Gather every line in the records below that contains the word "from".

Entries with parts and joints
▽

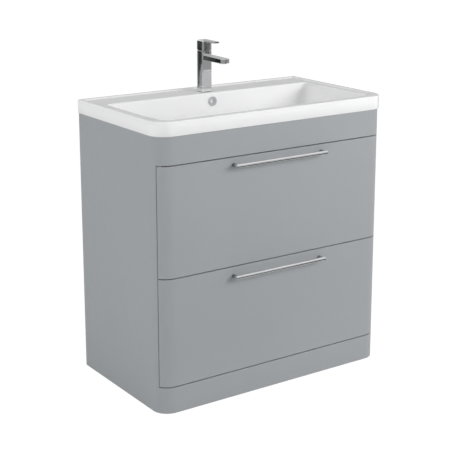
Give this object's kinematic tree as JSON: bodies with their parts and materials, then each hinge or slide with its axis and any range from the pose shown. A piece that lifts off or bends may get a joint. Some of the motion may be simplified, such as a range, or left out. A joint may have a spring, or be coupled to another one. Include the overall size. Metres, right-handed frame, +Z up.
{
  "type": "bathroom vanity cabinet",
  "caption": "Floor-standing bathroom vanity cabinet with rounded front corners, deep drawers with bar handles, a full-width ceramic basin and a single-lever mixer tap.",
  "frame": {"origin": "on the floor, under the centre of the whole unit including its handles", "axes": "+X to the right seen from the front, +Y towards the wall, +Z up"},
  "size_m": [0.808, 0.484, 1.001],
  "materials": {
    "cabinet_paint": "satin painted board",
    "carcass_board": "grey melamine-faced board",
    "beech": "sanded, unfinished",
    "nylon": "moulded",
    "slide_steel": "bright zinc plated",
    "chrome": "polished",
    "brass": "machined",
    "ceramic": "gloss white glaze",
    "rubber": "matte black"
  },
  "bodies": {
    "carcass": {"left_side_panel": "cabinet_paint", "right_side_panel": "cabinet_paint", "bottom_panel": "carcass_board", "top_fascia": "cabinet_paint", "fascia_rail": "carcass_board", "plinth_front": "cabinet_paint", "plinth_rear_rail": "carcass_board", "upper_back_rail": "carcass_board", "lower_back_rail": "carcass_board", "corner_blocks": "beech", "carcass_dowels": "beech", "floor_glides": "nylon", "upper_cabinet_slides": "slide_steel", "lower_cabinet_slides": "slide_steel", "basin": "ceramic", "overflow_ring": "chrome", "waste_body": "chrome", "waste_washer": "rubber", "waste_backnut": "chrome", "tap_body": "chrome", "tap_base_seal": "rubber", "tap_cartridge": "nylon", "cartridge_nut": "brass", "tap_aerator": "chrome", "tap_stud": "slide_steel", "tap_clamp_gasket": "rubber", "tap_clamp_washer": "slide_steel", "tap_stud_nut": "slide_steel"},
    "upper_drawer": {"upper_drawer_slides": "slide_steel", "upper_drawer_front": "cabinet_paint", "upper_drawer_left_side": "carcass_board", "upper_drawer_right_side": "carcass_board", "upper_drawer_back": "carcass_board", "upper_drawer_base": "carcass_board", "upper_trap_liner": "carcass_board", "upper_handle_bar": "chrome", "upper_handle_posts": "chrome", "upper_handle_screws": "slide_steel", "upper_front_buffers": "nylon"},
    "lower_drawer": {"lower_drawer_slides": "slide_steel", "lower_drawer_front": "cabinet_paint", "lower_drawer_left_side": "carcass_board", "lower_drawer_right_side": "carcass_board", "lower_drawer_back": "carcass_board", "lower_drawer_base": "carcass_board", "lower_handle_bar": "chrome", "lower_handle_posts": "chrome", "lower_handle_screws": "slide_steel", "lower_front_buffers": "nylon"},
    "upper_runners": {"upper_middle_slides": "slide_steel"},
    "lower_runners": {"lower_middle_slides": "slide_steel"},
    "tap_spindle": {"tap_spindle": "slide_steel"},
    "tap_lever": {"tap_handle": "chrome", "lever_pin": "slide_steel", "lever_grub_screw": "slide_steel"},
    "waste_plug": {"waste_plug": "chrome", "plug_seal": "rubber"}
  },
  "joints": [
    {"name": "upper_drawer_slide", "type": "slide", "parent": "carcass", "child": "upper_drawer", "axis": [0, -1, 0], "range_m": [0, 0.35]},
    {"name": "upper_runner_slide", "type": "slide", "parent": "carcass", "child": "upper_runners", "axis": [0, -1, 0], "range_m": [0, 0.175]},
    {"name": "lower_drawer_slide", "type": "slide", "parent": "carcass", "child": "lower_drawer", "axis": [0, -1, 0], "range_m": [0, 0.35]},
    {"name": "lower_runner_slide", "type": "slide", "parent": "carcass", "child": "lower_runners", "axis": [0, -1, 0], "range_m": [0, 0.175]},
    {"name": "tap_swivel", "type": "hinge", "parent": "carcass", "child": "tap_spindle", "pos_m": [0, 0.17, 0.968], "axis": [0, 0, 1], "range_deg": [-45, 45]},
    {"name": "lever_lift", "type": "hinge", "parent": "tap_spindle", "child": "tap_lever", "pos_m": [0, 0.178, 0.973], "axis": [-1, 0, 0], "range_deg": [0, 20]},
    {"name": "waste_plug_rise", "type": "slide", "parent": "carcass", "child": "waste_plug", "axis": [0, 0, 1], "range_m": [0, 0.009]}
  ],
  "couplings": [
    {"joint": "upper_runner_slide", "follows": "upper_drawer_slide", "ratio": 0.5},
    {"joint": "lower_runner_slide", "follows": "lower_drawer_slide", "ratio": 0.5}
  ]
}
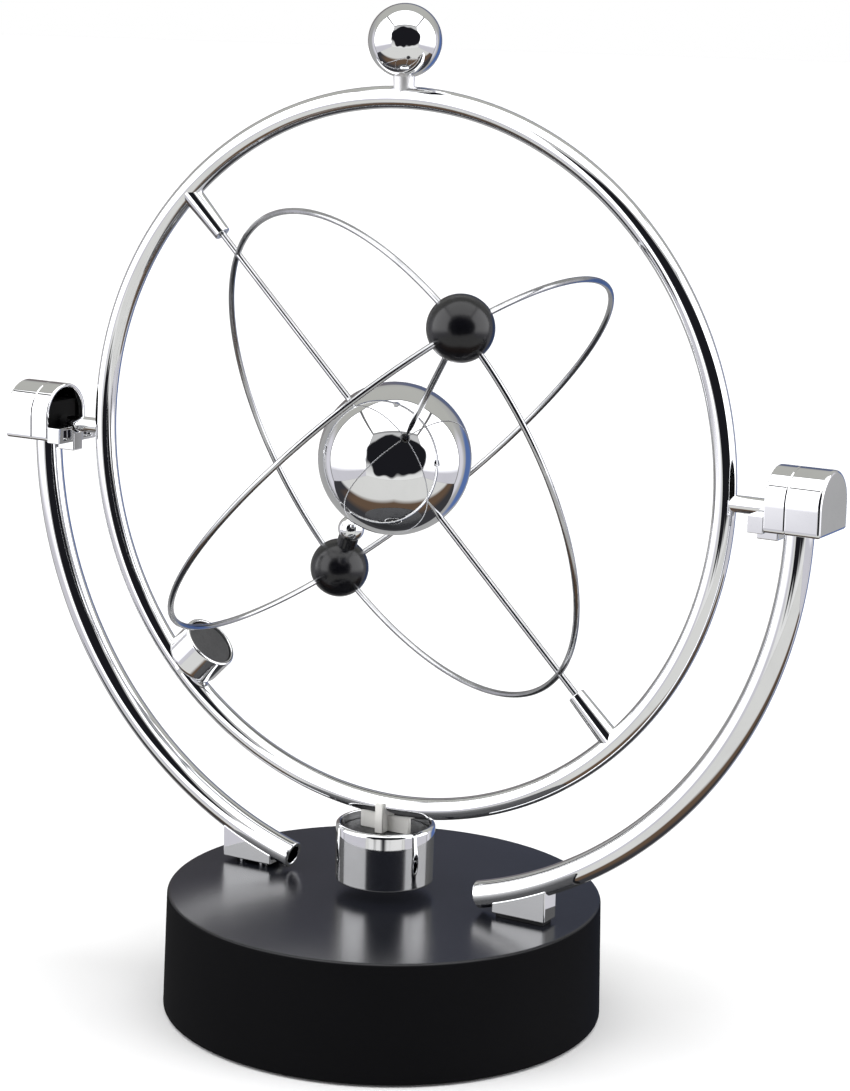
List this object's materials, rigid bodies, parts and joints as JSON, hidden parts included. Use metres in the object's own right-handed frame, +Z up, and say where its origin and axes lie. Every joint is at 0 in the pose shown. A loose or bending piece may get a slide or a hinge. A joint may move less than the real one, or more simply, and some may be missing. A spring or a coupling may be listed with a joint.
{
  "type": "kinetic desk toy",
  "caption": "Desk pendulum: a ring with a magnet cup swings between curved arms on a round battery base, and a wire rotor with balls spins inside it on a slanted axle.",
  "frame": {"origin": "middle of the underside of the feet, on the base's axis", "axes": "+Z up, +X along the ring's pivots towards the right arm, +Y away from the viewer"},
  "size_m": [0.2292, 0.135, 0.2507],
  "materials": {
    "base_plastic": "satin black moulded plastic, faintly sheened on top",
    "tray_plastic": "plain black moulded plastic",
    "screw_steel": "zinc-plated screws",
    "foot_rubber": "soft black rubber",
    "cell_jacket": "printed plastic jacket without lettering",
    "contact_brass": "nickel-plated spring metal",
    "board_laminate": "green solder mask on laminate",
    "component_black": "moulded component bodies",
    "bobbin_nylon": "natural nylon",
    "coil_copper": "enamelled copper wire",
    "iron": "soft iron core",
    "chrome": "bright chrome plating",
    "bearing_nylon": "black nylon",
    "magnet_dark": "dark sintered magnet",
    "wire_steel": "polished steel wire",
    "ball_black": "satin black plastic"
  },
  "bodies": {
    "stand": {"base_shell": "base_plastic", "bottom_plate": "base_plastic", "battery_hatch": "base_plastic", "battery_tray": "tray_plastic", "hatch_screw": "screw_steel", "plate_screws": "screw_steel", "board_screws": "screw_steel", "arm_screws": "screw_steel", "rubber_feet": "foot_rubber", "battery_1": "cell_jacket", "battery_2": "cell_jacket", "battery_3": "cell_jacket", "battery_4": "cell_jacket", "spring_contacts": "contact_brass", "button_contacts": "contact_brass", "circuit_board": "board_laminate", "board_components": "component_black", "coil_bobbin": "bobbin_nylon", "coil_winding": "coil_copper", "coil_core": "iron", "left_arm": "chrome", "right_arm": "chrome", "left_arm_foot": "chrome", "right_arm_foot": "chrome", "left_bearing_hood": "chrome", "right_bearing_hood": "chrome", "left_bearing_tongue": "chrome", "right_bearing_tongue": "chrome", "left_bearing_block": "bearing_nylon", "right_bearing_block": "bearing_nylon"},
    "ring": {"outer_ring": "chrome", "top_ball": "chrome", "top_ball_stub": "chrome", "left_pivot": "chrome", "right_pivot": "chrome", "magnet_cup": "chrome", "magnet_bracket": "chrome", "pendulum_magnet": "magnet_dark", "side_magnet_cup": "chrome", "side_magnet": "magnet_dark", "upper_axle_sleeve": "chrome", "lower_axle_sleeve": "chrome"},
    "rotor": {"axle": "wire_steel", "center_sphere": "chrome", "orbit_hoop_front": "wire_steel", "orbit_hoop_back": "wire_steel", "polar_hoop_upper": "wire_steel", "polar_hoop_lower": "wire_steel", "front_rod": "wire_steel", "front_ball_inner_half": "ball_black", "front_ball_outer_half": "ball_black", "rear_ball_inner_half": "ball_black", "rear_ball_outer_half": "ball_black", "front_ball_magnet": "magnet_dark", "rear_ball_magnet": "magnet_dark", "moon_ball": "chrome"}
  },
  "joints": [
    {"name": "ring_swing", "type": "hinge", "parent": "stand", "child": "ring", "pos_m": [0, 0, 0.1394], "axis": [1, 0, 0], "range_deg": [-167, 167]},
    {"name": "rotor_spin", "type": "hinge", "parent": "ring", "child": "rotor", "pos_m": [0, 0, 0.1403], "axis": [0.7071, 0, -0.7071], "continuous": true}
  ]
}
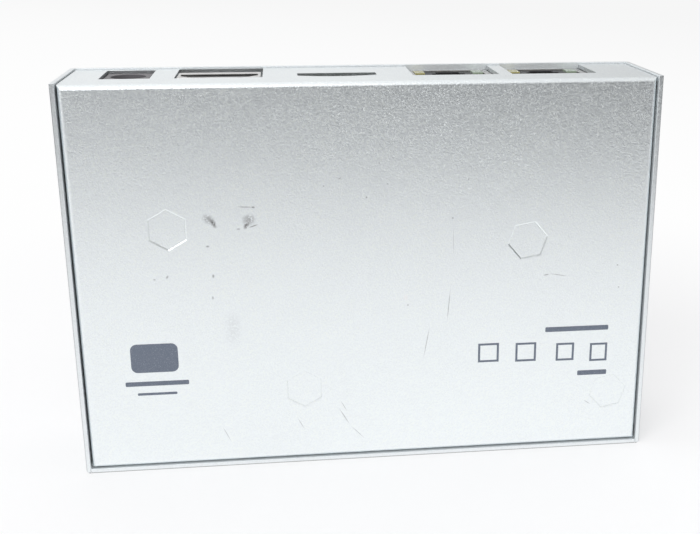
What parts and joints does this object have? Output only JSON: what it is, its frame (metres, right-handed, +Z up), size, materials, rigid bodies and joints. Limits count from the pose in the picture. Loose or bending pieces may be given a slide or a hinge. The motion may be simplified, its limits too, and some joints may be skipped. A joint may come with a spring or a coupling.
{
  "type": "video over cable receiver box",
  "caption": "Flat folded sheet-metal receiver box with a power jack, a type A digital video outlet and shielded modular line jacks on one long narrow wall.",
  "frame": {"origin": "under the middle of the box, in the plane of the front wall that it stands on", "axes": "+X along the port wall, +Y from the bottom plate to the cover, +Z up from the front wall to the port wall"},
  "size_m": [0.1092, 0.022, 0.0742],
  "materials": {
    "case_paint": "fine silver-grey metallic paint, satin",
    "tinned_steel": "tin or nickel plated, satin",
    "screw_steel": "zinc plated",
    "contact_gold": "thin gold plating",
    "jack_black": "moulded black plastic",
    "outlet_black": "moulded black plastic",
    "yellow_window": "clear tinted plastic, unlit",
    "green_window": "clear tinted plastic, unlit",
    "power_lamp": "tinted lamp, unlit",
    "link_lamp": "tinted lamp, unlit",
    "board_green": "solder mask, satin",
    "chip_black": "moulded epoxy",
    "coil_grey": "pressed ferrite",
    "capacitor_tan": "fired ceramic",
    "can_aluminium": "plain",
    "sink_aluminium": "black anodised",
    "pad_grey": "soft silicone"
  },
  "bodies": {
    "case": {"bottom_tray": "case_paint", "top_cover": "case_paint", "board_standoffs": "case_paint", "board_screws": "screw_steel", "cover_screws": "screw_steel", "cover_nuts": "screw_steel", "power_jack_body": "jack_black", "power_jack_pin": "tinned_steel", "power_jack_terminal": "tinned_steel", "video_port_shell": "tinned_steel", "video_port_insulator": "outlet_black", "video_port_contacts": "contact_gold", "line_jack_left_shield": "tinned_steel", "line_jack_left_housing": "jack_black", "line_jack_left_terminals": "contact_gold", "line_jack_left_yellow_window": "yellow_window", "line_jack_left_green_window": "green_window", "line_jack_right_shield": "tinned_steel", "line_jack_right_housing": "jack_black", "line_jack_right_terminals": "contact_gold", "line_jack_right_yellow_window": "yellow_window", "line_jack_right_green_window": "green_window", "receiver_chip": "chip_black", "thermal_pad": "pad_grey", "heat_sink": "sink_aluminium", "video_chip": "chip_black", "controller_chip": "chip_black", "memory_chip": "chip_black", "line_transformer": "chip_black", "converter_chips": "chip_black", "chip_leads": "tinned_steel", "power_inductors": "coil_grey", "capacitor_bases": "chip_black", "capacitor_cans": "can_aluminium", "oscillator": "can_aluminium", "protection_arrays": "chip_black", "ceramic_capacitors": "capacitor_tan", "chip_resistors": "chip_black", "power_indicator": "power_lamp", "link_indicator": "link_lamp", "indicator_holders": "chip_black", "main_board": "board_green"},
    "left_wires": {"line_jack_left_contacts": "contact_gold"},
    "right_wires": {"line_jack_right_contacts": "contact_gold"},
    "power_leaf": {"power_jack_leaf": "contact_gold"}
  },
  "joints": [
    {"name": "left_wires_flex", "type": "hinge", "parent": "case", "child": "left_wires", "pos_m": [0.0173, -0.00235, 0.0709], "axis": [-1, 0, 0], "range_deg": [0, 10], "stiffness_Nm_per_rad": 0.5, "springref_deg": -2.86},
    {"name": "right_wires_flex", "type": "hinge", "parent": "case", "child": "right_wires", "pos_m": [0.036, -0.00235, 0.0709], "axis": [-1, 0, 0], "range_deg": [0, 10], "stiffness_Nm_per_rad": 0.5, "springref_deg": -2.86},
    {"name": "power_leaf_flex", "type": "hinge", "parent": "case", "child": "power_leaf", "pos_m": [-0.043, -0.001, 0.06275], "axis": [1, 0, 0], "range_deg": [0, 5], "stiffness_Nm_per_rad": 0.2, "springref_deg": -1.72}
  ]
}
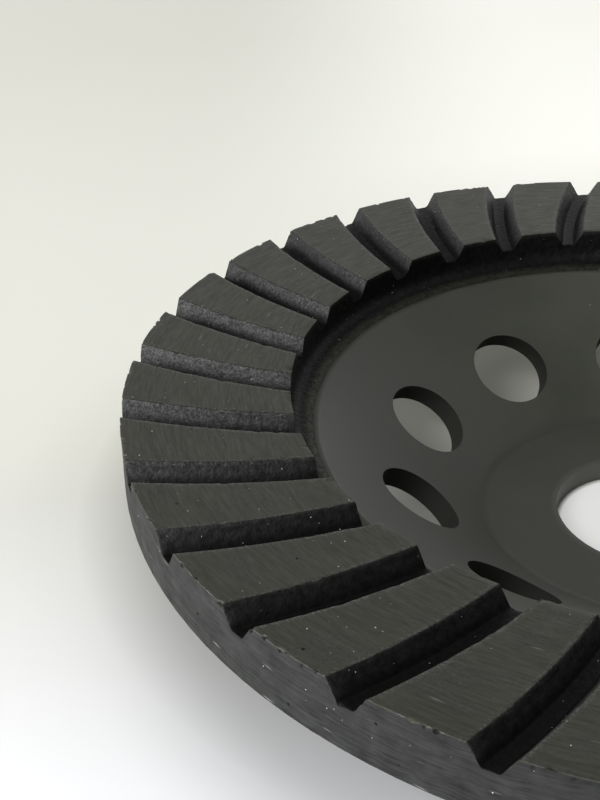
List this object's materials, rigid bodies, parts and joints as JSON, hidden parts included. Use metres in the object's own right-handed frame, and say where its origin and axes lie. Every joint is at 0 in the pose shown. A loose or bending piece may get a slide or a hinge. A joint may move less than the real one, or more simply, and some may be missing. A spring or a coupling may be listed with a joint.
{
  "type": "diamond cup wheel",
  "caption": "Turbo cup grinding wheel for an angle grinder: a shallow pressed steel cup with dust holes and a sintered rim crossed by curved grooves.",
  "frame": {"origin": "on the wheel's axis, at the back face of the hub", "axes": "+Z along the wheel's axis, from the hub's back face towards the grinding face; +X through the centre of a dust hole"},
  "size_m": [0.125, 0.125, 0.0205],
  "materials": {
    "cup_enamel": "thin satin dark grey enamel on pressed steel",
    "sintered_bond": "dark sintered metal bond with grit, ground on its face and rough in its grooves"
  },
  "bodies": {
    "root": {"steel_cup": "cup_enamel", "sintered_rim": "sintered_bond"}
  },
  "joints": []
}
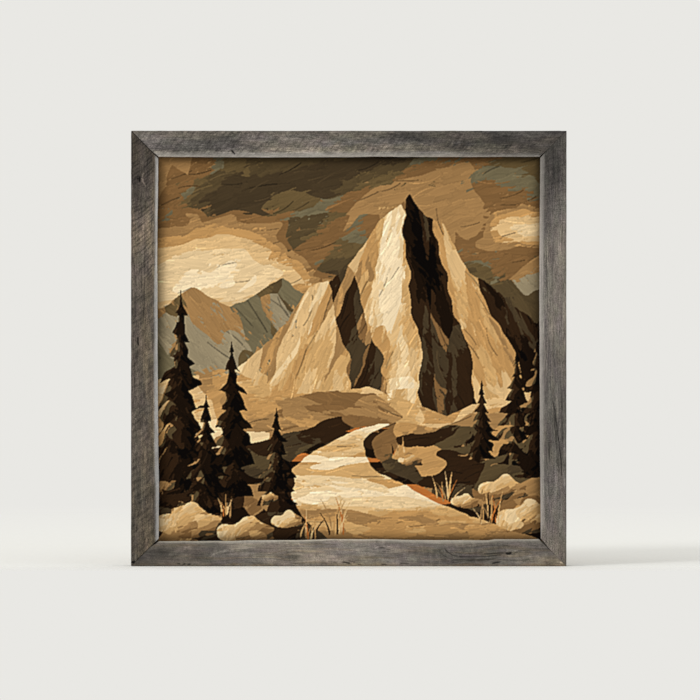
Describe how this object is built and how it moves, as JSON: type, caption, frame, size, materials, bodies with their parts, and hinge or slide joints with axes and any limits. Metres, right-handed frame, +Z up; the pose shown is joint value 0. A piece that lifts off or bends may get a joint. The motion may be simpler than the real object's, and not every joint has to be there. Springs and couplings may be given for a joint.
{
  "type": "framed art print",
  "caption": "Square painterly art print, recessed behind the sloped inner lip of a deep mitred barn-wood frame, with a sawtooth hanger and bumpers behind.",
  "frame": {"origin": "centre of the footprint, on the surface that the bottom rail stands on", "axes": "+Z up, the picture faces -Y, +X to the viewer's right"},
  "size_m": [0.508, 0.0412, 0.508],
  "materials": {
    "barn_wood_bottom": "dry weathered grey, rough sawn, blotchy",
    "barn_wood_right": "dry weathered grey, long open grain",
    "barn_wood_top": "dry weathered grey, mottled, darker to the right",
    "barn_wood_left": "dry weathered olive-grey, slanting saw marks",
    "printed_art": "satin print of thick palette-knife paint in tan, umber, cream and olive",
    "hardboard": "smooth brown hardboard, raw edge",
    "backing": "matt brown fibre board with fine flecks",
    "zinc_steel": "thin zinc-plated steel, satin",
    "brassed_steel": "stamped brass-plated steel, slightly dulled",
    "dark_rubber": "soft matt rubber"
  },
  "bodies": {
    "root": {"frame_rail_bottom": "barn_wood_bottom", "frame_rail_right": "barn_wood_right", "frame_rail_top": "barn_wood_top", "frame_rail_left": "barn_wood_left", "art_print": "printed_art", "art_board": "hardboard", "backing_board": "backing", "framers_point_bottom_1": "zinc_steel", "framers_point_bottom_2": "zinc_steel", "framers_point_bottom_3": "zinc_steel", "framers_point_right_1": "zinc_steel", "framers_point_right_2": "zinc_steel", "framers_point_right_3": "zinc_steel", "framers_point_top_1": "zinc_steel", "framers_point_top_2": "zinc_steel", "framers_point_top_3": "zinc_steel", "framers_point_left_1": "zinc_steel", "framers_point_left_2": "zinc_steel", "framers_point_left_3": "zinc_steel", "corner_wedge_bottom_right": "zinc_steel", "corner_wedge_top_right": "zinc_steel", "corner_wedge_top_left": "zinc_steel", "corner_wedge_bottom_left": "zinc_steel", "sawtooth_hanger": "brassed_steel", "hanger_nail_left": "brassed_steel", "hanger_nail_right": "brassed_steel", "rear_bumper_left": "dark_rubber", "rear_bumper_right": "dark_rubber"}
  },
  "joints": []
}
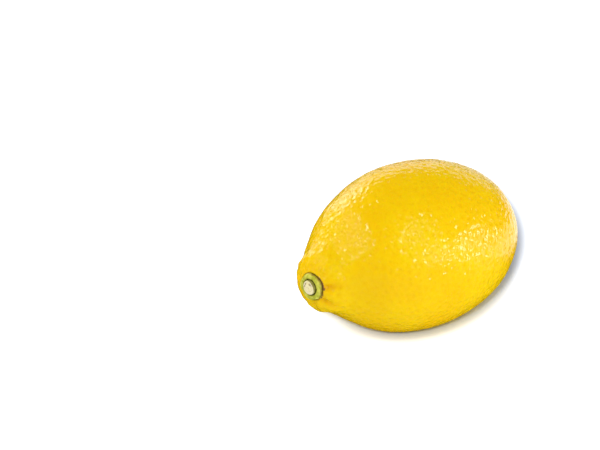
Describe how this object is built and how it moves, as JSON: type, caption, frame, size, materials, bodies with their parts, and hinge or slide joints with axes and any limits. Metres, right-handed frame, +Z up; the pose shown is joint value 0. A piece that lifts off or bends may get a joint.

△

• **Output of the task**:
Give this object's kinematic tree as JSON: bodies with their parts and materials, then each hinge or slide with its axis and any range from the pose shown. A piece that lifts off or bends may get a joint. Some of the motion may be simplified, such as a range, or left out. A joint may have a spring, or be coupled to another one. Include the overall size. Metres, right-handed frame, +Z up.
  "frame": {"origin": "on the floor, under the centre of the whole unit including its handles", "axes": "+X to the right seen from the front, +Y towards the wall, +Z up"},
  "frame": {"origin": "middle of the underside of the feet, on the base's axis", "axes": "+Z up, +X along the ring's pivots towards the right arm, +Y away from the viewer"},
What parts and joints does this object have? Output only JSON: what it is, its frame (metres, right-handed, +Z up), size, materials, rigid bodies and joints. Limits count from the pose in the picture. Loose or bending pieces may be given a slide or a hinge. The motion may be simplified, its limits too, and some joints may be skipped. A joint may come with a spring or a coupling.
  "frame": {"origin": "under the middle of the box, in the plane of the front wall that it stands on", "axes": "+X along the port wall, +Y from the bottom plate to the cover, +Z up from the front wall to the port wall"},
  "frame": {"origin": "on the wheel's axis, at the back face of the hub", "axes": "+Z along the wheel's axis, from the hub's back face towards the grinding face; +X through the centre of a dust hole"},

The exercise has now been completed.